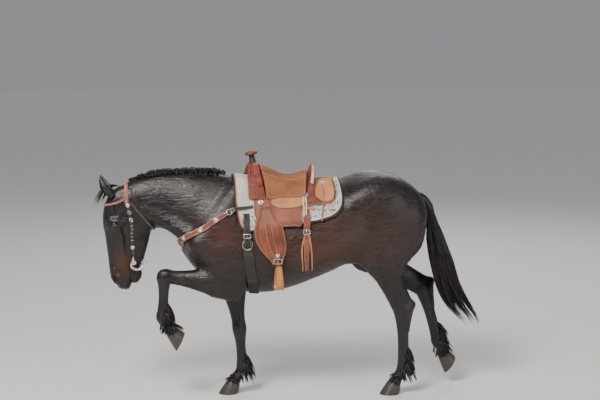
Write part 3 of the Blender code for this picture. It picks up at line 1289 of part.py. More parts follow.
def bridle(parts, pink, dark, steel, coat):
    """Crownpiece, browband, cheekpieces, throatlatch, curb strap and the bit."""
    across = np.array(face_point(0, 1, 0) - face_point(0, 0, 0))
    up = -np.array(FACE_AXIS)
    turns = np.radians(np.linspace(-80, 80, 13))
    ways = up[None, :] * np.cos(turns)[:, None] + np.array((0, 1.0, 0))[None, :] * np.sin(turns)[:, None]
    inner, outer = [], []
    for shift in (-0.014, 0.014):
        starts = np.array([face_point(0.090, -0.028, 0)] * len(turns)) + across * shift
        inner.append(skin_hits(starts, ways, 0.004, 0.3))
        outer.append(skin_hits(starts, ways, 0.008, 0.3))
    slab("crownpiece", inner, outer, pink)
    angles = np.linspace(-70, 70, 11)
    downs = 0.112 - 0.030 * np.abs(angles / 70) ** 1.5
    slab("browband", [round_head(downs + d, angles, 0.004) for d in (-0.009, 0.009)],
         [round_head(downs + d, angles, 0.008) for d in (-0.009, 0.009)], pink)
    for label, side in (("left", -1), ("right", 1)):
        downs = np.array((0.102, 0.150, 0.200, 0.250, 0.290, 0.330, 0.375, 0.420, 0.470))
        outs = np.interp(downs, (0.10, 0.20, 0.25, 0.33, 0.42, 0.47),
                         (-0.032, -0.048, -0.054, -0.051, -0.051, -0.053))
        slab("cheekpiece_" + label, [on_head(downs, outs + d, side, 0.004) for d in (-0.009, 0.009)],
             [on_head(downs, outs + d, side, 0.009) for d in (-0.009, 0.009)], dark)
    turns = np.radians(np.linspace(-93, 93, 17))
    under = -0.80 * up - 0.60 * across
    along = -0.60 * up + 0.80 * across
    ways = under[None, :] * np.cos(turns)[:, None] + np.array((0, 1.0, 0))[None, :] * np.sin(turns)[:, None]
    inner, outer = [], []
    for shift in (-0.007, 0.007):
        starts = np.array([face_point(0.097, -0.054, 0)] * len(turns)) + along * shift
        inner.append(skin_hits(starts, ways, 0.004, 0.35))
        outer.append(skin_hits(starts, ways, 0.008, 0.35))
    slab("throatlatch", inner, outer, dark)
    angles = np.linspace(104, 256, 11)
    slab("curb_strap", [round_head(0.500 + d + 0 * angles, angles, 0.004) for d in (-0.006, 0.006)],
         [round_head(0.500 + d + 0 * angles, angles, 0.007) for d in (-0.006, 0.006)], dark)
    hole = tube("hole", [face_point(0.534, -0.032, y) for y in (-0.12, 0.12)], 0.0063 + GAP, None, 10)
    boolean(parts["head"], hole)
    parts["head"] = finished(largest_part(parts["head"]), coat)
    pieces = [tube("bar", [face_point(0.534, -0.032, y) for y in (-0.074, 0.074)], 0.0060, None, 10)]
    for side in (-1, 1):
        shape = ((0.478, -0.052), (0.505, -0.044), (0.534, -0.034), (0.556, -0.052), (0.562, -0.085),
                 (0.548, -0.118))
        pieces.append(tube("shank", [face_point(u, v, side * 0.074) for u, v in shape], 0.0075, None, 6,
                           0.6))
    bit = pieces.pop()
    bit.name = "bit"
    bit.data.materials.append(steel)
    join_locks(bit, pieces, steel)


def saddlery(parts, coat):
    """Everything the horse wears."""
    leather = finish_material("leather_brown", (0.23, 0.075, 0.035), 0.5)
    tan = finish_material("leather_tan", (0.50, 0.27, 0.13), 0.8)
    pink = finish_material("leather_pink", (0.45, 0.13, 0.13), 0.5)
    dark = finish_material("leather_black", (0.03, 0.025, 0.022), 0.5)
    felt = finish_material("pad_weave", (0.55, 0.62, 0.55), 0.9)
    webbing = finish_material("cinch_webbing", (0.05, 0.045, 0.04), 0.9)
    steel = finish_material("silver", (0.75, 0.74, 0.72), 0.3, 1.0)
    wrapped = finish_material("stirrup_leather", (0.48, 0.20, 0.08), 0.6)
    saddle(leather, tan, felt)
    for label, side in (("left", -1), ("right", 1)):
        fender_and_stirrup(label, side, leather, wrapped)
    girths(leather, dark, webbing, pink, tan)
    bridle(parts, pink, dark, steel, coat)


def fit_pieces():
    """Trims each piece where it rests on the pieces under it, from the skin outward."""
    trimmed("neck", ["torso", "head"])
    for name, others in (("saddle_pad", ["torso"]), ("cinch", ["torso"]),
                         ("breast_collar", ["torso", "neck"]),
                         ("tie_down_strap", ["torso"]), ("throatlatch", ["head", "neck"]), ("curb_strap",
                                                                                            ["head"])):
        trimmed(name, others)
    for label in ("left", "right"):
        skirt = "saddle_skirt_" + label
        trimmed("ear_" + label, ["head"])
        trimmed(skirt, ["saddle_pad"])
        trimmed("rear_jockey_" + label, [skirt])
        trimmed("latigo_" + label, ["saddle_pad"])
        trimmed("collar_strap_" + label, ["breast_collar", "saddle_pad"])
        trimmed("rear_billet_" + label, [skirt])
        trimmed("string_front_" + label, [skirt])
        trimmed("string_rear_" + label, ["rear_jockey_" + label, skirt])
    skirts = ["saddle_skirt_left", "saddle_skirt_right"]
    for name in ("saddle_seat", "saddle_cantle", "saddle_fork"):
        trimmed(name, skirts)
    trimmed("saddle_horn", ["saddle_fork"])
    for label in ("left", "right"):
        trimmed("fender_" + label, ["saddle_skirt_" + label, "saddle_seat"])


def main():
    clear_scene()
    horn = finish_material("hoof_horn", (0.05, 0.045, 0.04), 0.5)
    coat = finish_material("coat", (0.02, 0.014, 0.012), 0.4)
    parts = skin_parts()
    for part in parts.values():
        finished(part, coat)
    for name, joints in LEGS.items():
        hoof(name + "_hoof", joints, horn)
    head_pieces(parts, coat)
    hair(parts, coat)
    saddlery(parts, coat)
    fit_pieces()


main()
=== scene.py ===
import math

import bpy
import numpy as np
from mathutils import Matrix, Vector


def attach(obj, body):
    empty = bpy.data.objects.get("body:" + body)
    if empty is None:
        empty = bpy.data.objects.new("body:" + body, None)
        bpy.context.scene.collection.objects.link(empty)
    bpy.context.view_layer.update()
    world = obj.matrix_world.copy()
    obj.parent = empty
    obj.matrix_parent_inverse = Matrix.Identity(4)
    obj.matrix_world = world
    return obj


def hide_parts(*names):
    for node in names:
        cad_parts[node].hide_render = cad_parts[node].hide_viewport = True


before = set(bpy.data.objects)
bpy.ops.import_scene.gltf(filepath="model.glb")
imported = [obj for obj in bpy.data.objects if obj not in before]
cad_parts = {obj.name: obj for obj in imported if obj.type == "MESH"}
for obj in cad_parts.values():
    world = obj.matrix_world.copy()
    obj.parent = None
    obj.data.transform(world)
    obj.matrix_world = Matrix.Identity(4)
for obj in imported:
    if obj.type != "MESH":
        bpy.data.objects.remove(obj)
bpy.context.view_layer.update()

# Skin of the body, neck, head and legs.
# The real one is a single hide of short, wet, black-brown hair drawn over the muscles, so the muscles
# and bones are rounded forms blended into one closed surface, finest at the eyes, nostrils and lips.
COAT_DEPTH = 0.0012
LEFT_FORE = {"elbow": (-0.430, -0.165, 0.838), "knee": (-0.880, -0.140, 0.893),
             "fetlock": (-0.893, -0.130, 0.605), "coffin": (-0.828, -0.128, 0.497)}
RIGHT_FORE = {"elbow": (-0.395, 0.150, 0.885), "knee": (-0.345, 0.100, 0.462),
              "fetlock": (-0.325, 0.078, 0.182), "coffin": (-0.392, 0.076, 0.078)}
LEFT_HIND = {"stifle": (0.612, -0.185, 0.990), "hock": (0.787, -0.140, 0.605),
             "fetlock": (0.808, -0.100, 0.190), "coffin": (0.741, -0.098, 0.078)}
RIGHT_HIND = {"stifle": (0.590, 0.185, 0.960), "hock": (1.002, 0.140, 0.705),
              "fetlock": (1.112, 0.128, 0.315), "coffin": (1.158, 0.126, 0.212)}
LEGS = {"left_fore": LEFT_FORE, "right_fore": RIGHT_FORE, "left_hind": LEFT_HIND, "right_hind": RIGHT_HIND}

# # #

* SET TASK *
Show all lines above holding "names".

* REPLY *
def hide_parts(*names):
    for node in names:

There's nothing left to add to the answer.